BAGHDAD — In a heartbreaking scene, long lines of protesters marched in Baghdad’s Tahrir Square holding photos of more than 600 people who were killed in the last year of protests in the capital and other provinces in the south.
Since last week, protesters have been decorating the squares where they have been gathering. In Tahrir, in the heart of Baghdad, dozens of artists are painting new murals and hundreds of demonstrators are cleaning the streets and reorganizing the tents.
Last night, scores of tuktuks, the small vehicles that have become part of the fabric of the protests, paraded in Tahrir Square, proclaiming the uprising will continue until its demands are met.
A year ago, on Oct. 1, 2019, the demonstrations began with Iraqis demanding a "homeland," an end to foreign interference and corruption and the provision of basic services. The demonstrations soon turned into a popular uprising from Baghdad to Basra in the far south of Iraq, including the influential Shiite city of Nasiriyah. It has spread to 10 Iraqi governorates, where the main squares have become the sites of sit-ins and covered in tents.
The uprising became a milestone in the post-2003 political process and an icon for a new non-sectarian Iraqi national movement, bringing together the full spectrum of society and uniting its demands under one umbrella.
The government responded to the protesters with large-scale repression, leading to the deaths of more than 600 protesters and injuries to 26,000 others, while top Shiite cleric Ayatollah Ali Sistani expressed his full support to the protests and backed the protesters' demand for the government's resignation and early elections.
The government of Prime Minister Adel Abdul Mahdi resigned in November 2019 and in May, a new government was formed under former director of the National Intelligence Service Mustafa al-Kadhimi. The new government set the date for early elections as next June. However, no other demands have been addressed yet.
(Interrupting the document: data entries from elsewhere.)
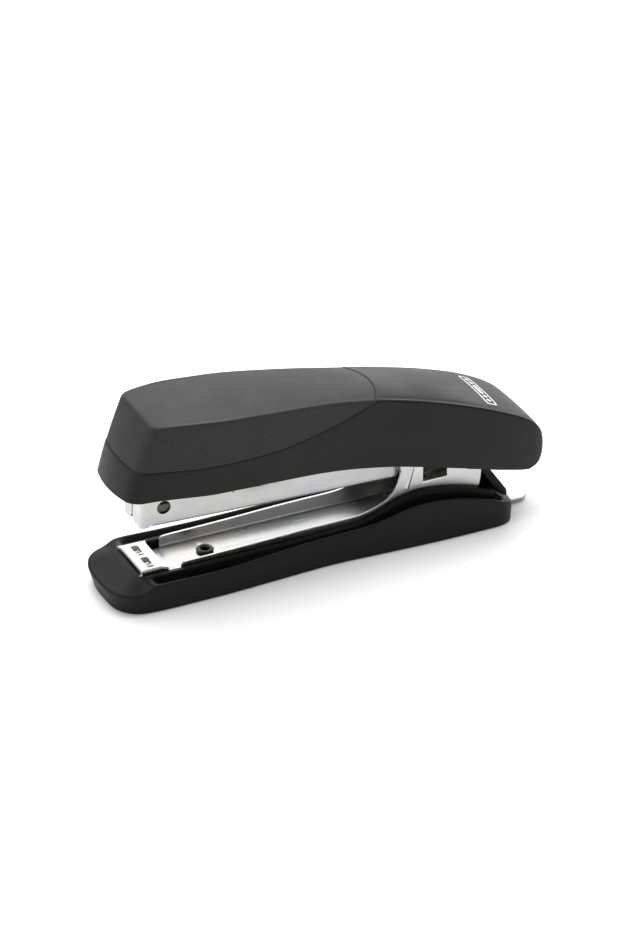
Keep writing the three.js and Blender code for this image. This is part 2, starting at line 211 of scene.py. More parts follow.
def block(low, high, radius=0.0):
    """A block from its lowest to its highest corner."""
    bm = bmesh.new()
    low, high = Vector(low), Vector(high)
    bmesh.ops.create_cube(bm, size=1)
    bmesh.ops.scale(bm, vec=high - low, verts=bm.verts)
    bmesh.ops.translate(bm, vec=(low + high) / 2, verts=bm.verts)
    return rounded(bm, radius) if radius else bm


def cylinder(radius, start, end):
    """A closed cylinder between two points."""
    bm = bmesh.new()
    start, end = Vector(start), Vector(end)
    turn = (end - start).to_track_quat("Z", "Y").to_matrix().to_4x4()
    place = Matrix.Translation((start + end) / 2) @ turn
    bmesh.ops.create_cone(bm, cap_ends=True, segments=40, radius1=radius, radius2=radius,
                          depth=(end - start).length, matrix=place)
    return bm


def slab(outline, low, high, radius=0.0, across="Y"):
    """A flat outline made thick: (x, z) points across Y, or (x, y) points up Z."""
    bm = bmesh.new()
    lift = (lambda x, z: (x, low, z)) if across == "Y" else (lambda x, y: (x, y, low))
    step = Vector((0, high - low, 0)) if across == "Y" else Vector((0, 0, high - low))
    face = bm.faces.new([bm.verts.new(lift(*p)) for p in outline])
    made = bmesh.ops.extrude_face_region(bm, geom=[face])
    bmesh.ops.translate(bm, vec=step, verts=[v for v in made["geom"] if isinstance(v, bmesh.types.BMVert)])
    bmesh.ops.recalc_face_normals(bm, faces=bm.faces)
    return rounded(bm, radius) if radius else bm


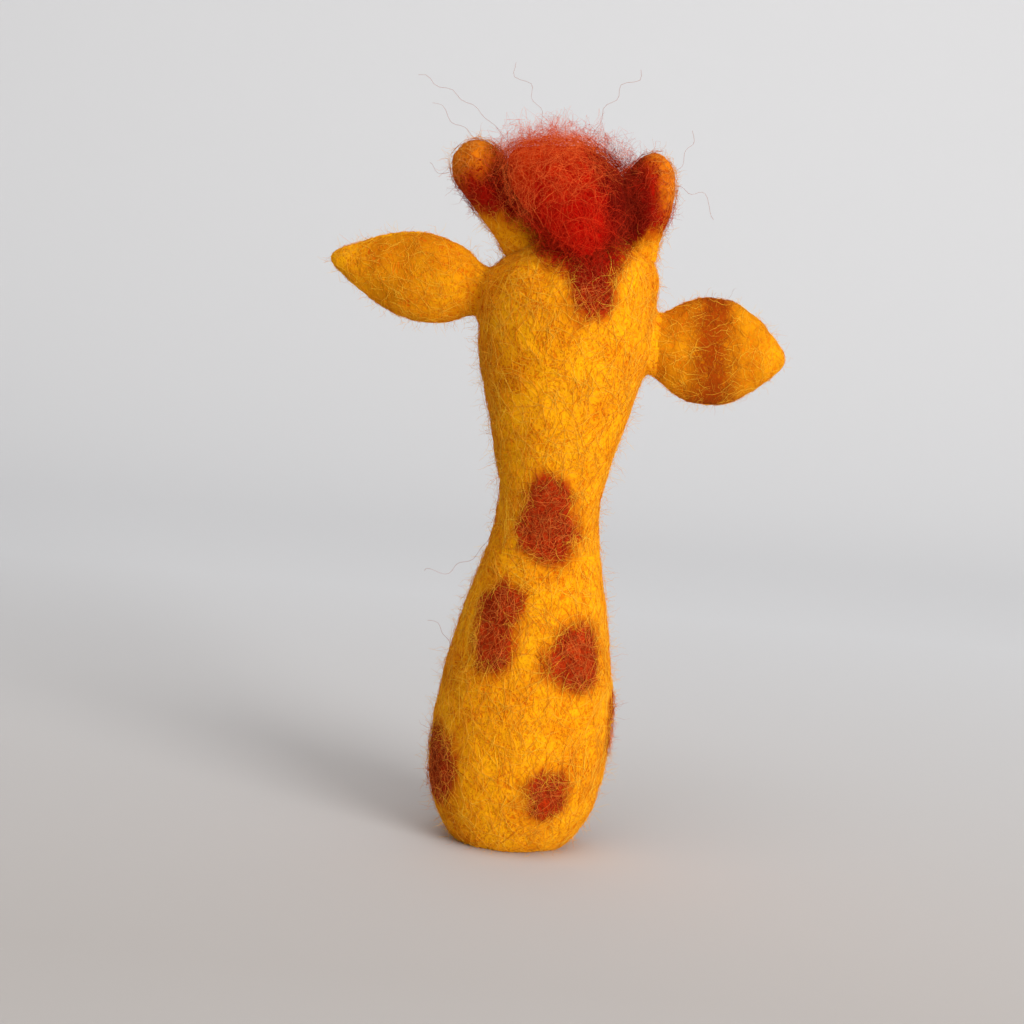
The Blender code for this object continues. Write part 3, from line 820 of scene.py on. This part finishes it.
def standing_hairs_tree():
    tree, given = new_geometry_tree(
        "standing_hairs", Density=7.0e5, Shortest=0.8 * MM, Longest=3.2 * MM, Thickness=0.016 * MM,
        Joints=6, Lean=1.7, Curl=1.7 * MM, Curl_size=1.3 * MM, Seed=1, Material=None,
    )
    points, normal = hairs_begin(tree, given)
    away = vector_maths(tree, "ADD", normal, scaled(tree, random_direction(tree, 22), given["Lean"]))
    turned = add_node(tree, "FunctionNodeAlignRotationToVector", {"Vector": away}, axis="Z")
    length = random_between(tree, given["Shortest"], given["Longest"], 32)
    line = hair_line(tree, (0.0, 0.0, 0.0), (0.0, 0.0, 1.0), given["Joints"])
    placed = add_node(
        tree, "GeometryNodeInstanceOnPoints",
        {"Points": points, "Instance": line, "Rotation": turned.outputs[0], "Scale": length},
    )
    curves = add_node(tree, "GeometryNodeRealizeInstances", {"Geometry": placed.outputs[0]}).outputs[0]
    own_seed = maths(tree, "MULTIPLY", stored_number(tree, "tone"), TONE_TO_SEED)
    frequency = maths(tree, "DIVIDE", 1.0, given["Curl size"])
    curl = noise_vector(tree, position(tree), frequency, own_seed)
    share = tree.nodes.new("GeometryNodeSplineParameter").outputs["Factor"]
    reach = maths(tree, "MULTIPLY", given["Curl"], share)
    hairs_end(tree, given, moved(tree, curves, "Offset", scaled(tree, curl, reach)))
    return tree


STANDING_HAIRS = standing_hairs_tree()

# %% [markdown]
# ## Body, head and ears
#
# The body, the neck, the head and the ears are one felted piece, so they get one skin. Every spot is in
# it. Near its root each ear flares a little into the head, which closes the seam. The hairs are combed on
# region by region, so that no piece grows too heavy and the ears' hairs run along the ears.

# %% Flare a solid into the wool that it grows from
BODY_MIDDLE = Vector((-0.0006, 0.0065, 0.0))
HOLE_MIDDLE = np.array((0.00031, 0.00601))
FINGER_HOLE_REACH = 7.9 * MM
FINGER_HOLE_TOP = 45.0 * MM
NECK_HEIGHT = 50.0 * MM
FLARE_REACH = 2.4 * MM
FLARE_HEIGHT = 0.75 * MM


def surface_of(*nodes):
    """A search tree over some solids' surfaces."""
    shape = bmesh.new()
    for node in nodes:
        shape.from_mesh(frame["nodes"][node].data)
    tree = BVHTree.FromBMesh(shape)
    shape.free()
    return tree


def distance_to(places, *nodes):
    """The distance in mm from each place to the nearest of some solids."""
    tree = surface_of(*nodes)
    return np.array([tree.find_nearest(Vector(place))[3] for place in places]) / MM


def rooted_copy(node, ground, growth=0.0):
    """A solid that widens where it comes near the ground."""
    shape = merged_copy(node, growth)
    for vert in shape.verts:
        nearness = max(0.0, 1.0 - ground.find_nearest(vert.co)[3] / FLARE_REACH)
        vert.co += vert.normal * (FLARE_HEIGHT * nearness**2)
    return shape


BODY_SURFACE = surface_of("body")

# %% Measure the dyes of the skin
BLUSH_REACH = 2.5
SOFTER = 0.7  # a distance that grows more slowly makes a softer edge


def outwards_of(node):
    """The level direction from the middle of the neck to a spot."""
    low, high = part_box(node)
    out = (low + high) / 2 - BODY_MIDDLE
    out.z = 0.0
    return out.normalized()


def spot_edge(places):
    edge = np.full(len(places), FAR_FROM_DYE)
    for node in SPOT_NODES:
        edge = np.minimum(edge, distance_to_patch(places, node, outwards_of(node)))
    return edge


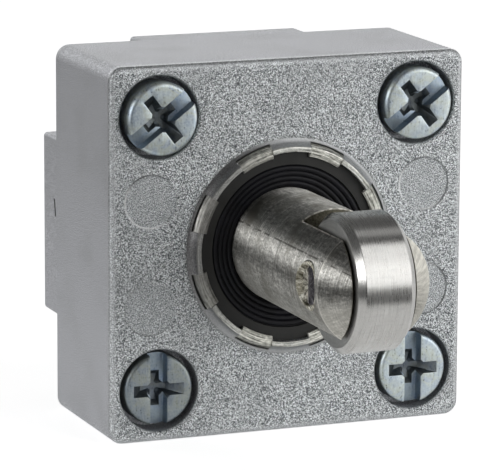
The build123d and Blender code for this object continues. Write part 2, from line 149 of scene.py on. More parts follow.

The electoral law has not been finalized and other requirements for early elections including an electoral commission and a federal court in charge of overseeing the vote have not been agreed upon.
More importantly, the militias involved in killing and injuring thousands of protesters have not been held responsible for their crimes. Hundreds of activists remain missing and presumed abducted. Iraq's security crisis is worsening as attacks on foreign missions and troops increase, and the US threat to close its embassy has added fuel to the fire.
The prime minister meets with protesters and civil society leaders regularly and promises to meet their demands, but multiple challenges and pressure from various directions remain in the way. He has also urged groups of protesters to join a political party that supports him serving a second term.
The Turkish Restaurant, as the main headquarters of the protesters gathered in Tahrir Square, has become a symbol of the protests.
The prime minister launched a project Oct. 1 to turn the Turkish Restaurant into a cultural center memorializing the protests. It will include libraries, museums, theatres and other cultural facilities. It will feature a massive Iraqi flag and two waterfalls representing Iraq's two famous rivers. Kadhimi has named it the Tashrin (October) Edifice and put his adviser for reconstruction and infrastructure, Sabah Mushatat, in charge of the project.
Mushatat told Al-Monitor the memorial "will become a symbol of protests, inspiring people to seek justice and democracy.” He said that another memorial will built in Nasiriyah, the second hardest-hit city after Baghdad with at least 120 protesters killed and thousands wounded.
“We are now in the stage of drawing up plans and site arrangements for the two projects. After that, the [construction] company will be selected,” Mushatat said.
Iraq's southern cities are now busy with the religious march of Arbain toward Karbala and protest organizers are preparing for the new wave of demonstrations on Oct. 25. Massive turnout is expected, but the protests will face ever more serious security, economic and health challenges.